His best friend David Mallabourn, 41, of Manchester Road, Accrington, was travelling right behind Stephen with his own family when Stephen's van, which was towing a caravan, came to a sudden halt at Lamplugh near Whitehaven.

He said: "I dashed out of my own vehicle and found Stephen slumped on the wheel with his foot on the brake. His last action had been to save Janice and the kids."

"It's hard to believe because he was as fit as a fiddle."

"He was a true villager who had worked hard all his life and everyone in Baxenden knew him."

"His family's phones have been ringing constantly with people expressing their condolences and they have received hundreds of cards and flowers."

David added that motocross was Stephen's great passion.

He said "It went right back to when he had a field bike as a youngster. He bought a bike with his first wage and followed the sport through thick and thin ever since."

At the age of 38, Stephen was made an Auto Cycle Union national expert, reflecting his dedication to the sport he loved.

Janice's sister Karen Berry, of Willows Lane, Accrington, said: "Stephen and Janice were planning to get married next summer. We're all still in shock. He was so popular."

Stephen's sons Sam, 13, Ciaran, seven, and Matthew, five, were in the van at the time. Daughter Jasmine, 11, had not travelled to the motocross rally.

Stephen had served his apprenticeship at Riley's Barfitters and had run his own business, Stephen Astin Joinery, for 24 years.
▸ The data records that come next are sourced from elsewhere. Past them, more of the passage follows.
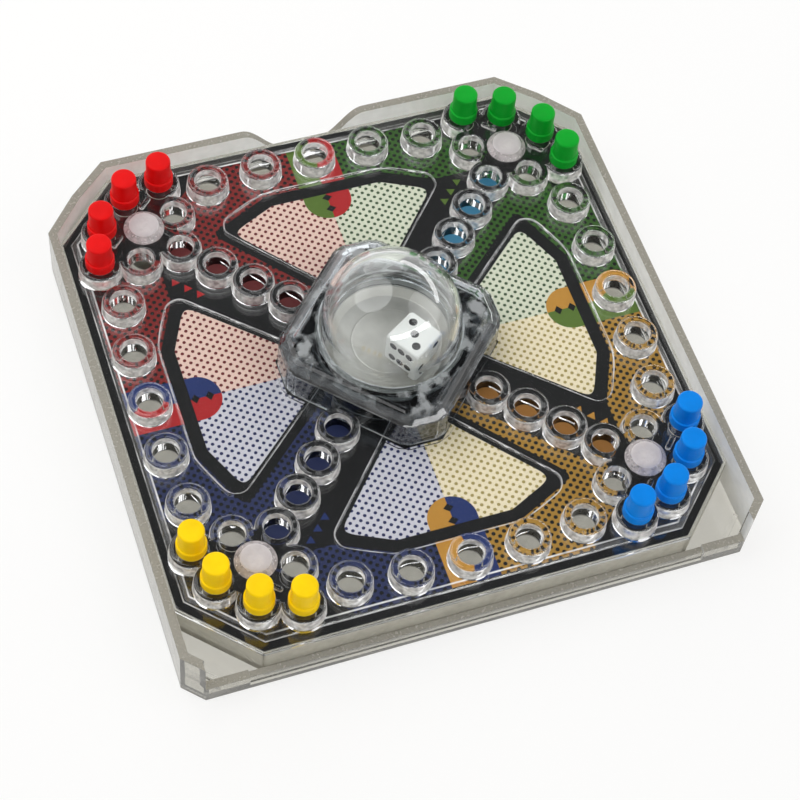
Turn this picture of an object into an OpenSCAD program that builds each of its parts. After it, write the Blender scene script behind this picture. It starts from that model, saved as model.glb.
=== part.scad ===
// Pop-up dice board game, travel size: a clear case tray, a game unit with a
// printed card under a clear moulded deck, a press-down dice dome and sixteen pegs.
// Origin: centre of the tray's underside. +X right, +Y back, +Z up. Millimetres.

/* [Track layout] */
// Distance between neighbouring spaces along a side
track_pitch = 14.9; // [14:0.1:17]
// From the last space in a side row to the corner space, along the side
end_to_corner = 11.3; // [10.8:0.1:14]
// From a corner space to the unit's edge, along the side
corner_to_edge = 30.1; // [29:0.1:36]
// From the unit's edge to the side row
edge_to_row = 9.2; // [8.8:0.1:11]
// How far the two end spaces of a row step in towards the middle
row_end_step = 1.3; // [0:0.1:3]
// From the unit's edge to the corner space
edge_to_corner = 18.1; // [17:0.1:20]
// From the unit's edges to the first home space, the same both ways
edge_to_home = 28.9; // [28.5:0.1:31]
// Step between home spaces, the same both ways
home_step = 7.5; // [7.2:0.1:8.2]
// From the near edge to the two outer start spaces
start_outer_in = 7.8; // [7.2:0.1:9]
// From the far edge to the two outer start spaces
start_outer_along = 28.9; // [28:0.1:31]
// From the near edge to the two inner start spaces
start_inner_in = 10.9; // [10.2:0.1:12]
// From the far edge to the two inner start spaces
start_inner_along = 19.0; // [18:0.1:20.5]
// From the unit's edges to a corner rivet, the same both ways
edge_to_rivet = 21.3; // [20.5:0.1:22]

/* [Peg spaces] */
// Height of the ring around a space above the deck
ring_h = 4; // [3:0.1:6]
// Radius of a ring at its top
ring_r = 5.4; // [5:0.05:5.6]
// How much wider a ring is at its foot
ring_draft = 0.3; // [0:0.05:0.4]
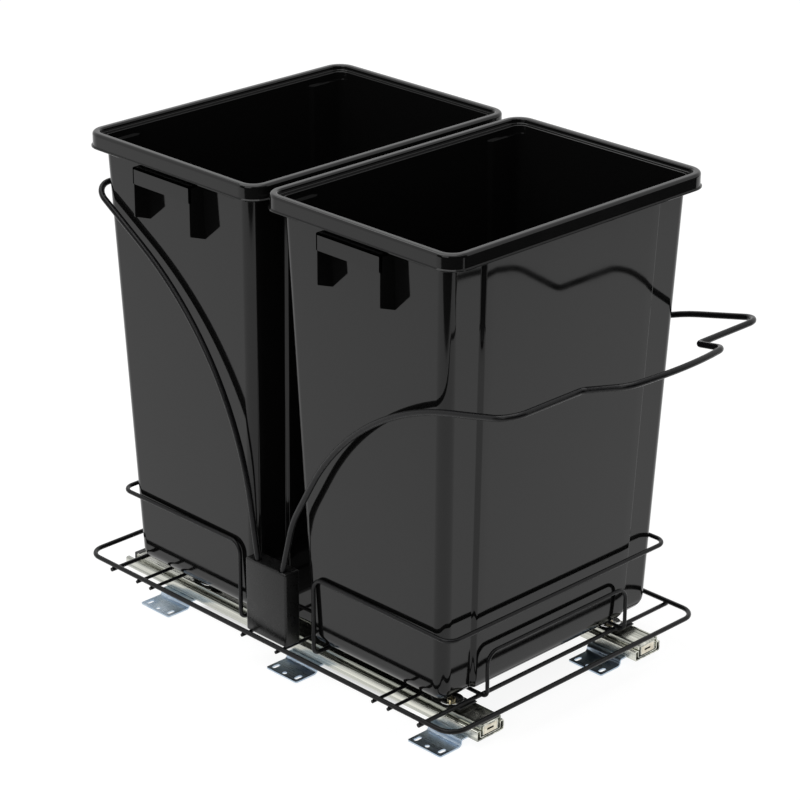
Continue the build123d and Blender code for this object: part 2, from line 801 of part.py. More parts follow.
bin_pitch = bin_depth + bin_gap
bin_centers = {
    "front": mid_y + bin_middle - bin_pitch / 2,
    "rear": mid_y + bin_middle + bin_pitch / 2,
}
for end, center_y in bin_centers.items():
    with BuildPart() as storage_bin:
        # The rim's block, hollow below its shelf and again inside its bead
        extrude(rim_outline(center_y, rim_base, 0), amount=rim_height)
        fillet(storage_bin.faces().sort_by(Axis.Z)[-1].edges(), rim_round)
        shelf_underside = shelf_level - rim_sheet
        skirt_hollow = rim_outline(center_y, rim_base - overrun, rim_sheet)
        extrude(skirt_hollow, amount=shelf_underside - rim_base + overrun, mode=Mode.SUBTRACT)
        bead_hollow = rim_outline(center_y, shelf_underside, rim_sheet)
        bead_core = rim_outline(center_y, shelf_underside, rim_bead - rim_sheet)
        bead_ring = bead_hollow - bead_core
        extrude(bead_ring, amount=bin_top - rim_sheet - shelf_underside, mode=Mode.SUBTRACT)
        lip_ring = rim_outline(center_y, rim_base, -rim_lip) - rim_outline(
            center_y, rim_base, rim_sheet / 2
        )
        extrude(lip_ring, amount=rim_lip_height)

        # The wall up to the shelf and the grips on both ends
        wall_loft(center_y, 0, shelf_level, Mode.ADD)
        shoulder = shoulder_outline(center_y, shoulder_level - bin_sheet, 0)
        extrude(shoulder, amount=shelf_level - shoulder_level + bin_sheet)
        grip_top = rim_base - grip_top_gap
        grip_face = wall_top_x + grip_reach
        grip_root = wall_top_x - 2 * bin_sheet
        for sign in (-1, 1):
            grip_x = sign * (grip_root + grip_face) / 2
            with BuildSketch(Plane((grip_x, center_y, grip_top))):
                Rectangle(grip_face - grip_root, grip_width)
            extrude(amount=-grip_sheet)
            with BuildSketch(Plane((sign * (grip_face - grip_sheet / 2), center_y, grip_top))):
                Rectangle(grip_sheet, grip_width)
            extrude(amount=-grip_plate_height)
            fin_outline = [
                (sign * grip_root, grip_top),
                (sign * grip_face, grip_top),
                (sign * grip_face, grip_top - grip_fin_edge),
                (sign * grip_root, grip_top - grip_fin_height),
            ]
            for fin_side in (-1, 1):
                fin_y = center_y + fin_side * (grip_width - grip_sheet) / 2 + grip_sheet / 2
                with BuildSketch(lengthways(0, fin_y, 0)):
                    with BuildLine():
                        Polyline(*fin_outline, close=True)
                    make_face()
                extrude(amount=grip_sheet)

        # The mouth above the shelf, the inside of the wall and the bead's inner edge
        mouth = rim_outline(center_y, shelf_level, rim_bead)
        extrude(mouth, amount=mouth_depth + overrun, mode=Mode.SUBTRACT)
        wall_loft(center_y, bin_sheet, shelf_level + overrun, Mode.SUBTRACT)
        shoulder_hollow = shoulder_outline(center_y, shoulder_level, bin_sheet)
        extrude(shoulder_hollow, amount=shelf_level - shoulder_level + overrun, mode=Mode.SUBTRACT)
        top_face = storage_bin.faces().sort_by(Axis.Z)[-1]
        fillet(top_face.inner_wires()[0].edges(), mouth_round)
    save(storage_bin.part, f"bin_{end}")
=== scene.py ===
import bmesh
import bpy
from math import atan2, cos, pi, radians, sin, tan
from mathutils import Matrix, Vector


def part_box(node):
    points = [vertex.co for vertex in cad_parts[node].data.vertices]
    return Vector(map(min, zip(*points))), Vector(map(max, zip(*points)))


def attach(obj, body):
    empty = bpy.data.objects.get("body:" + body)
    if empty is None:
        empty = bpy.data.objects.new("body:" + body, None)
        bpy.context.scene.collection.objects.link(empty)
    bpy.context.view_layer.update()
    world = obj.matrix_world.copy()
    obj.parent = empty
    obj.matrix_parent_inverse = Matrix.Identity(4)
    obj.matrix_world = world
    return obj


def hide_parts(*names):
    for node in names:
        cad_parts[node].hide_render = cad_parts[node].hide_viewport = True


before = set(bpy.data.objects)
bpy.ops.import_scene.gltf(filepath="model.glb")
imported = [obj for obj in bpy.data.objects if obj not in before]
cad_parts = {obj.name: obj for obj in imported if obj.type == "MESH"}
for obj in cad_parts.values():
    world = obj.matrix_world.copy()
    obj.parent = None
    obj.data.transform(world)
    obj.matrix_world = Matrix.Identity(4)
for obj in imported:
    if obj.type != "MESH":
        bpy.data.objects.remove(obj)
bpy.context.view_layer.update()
mm = 0.001

# The camera looks down on the frame from its front left, as far away as in a studio
# shot. The frame stands on a white sweep, and a wide soft lamp hangs over it.
ring_low, ring_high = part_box("base_ring")
middle_y = (ring_low.y + ring_high.y) / 2
camera_place = Vector((-1836.8 * mm, middle_y - 1874.2 * mm, 1370.1 * mm))
camera_turn = radians(-44.726)
camera_dip = radians(23.171)
camera_roll = radians(0.28)
camera_data = bpy.data.cameras.new("studio_camera")
camera_data.lens = 125.28
camera_data.sensor_width = 36
camera_data.clip_end = 50
camera = bpy.data.objects.new("studio_camera", camera_data)
bpy.context.collection.objects.link(camera)
swing = Matrix.Rotation(camera_turn, 4, "Z") @ Matrix.Rotation(pi / 2 - camera_dip, 4, "X")
roll = Matrix.Rotation(camera_roll, 4, "Z")
camera.matrix_world = Matrix.Translation(camera_place) @ swing @ roll
bpy.context.scene.camera = camera
bpy.context.scene.view_settings.view_transform = "Standard"


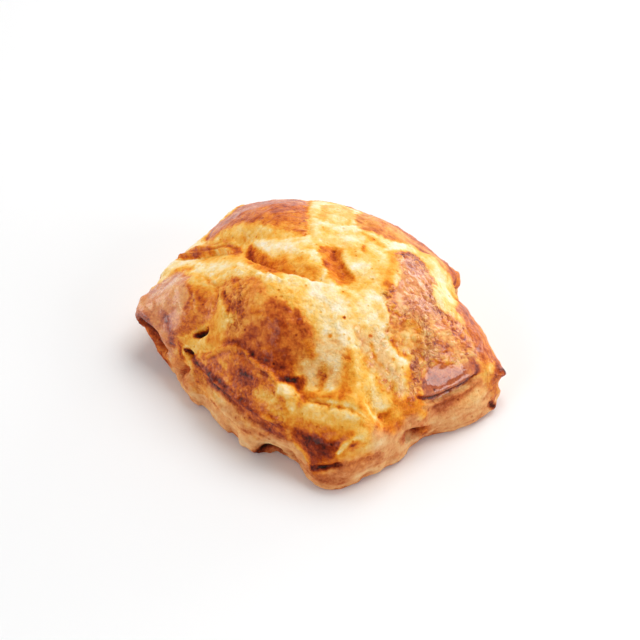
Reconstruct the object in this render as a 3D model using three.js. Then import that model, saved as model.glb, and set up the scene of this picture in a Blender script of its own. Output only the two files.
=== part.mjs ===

He was a well-known face in the Alma Inn in Baxenden.

He also leaves his mum Marion, sister Susan and aunt Ida.

An inquest was opened by West Cumbria Coroner John Taylor in Whitehaven and adjourned to a date to be fixed.

Father David Lyon will conduct the funeral service at Accrington Crematorium at 11am on Wednesday. Wolstenholme's are carrying out the arrangements.

  • Mr Astin's killing sparked one of the biggest police manhunts ever seen in East Lancashire.

Shortly before 4am on 6 September 1974 a masked man, dressed all in black, entered the sub-post office through a downstairs window and climbed upstairs.

Alerted by the screams of his daughter, Mr Astin rushed to her aid and was blasted by a shotgun, first in the shoulder and then in the back. Although dying from his wounds, he managed to push the raider downstairs.

The gunman, nicknamed the Black Panther, became known as one of the most violent and callous criminals in the country's history. He murdered three more sub-postmasters and brutally killed 17-year-old heiress Lesley Whittle, whom he had kidnapped for ransom, before being caught by chance.

The Panther was revealed as Donald Neilson, 38, of Bradford, who was jailed for life in 1976.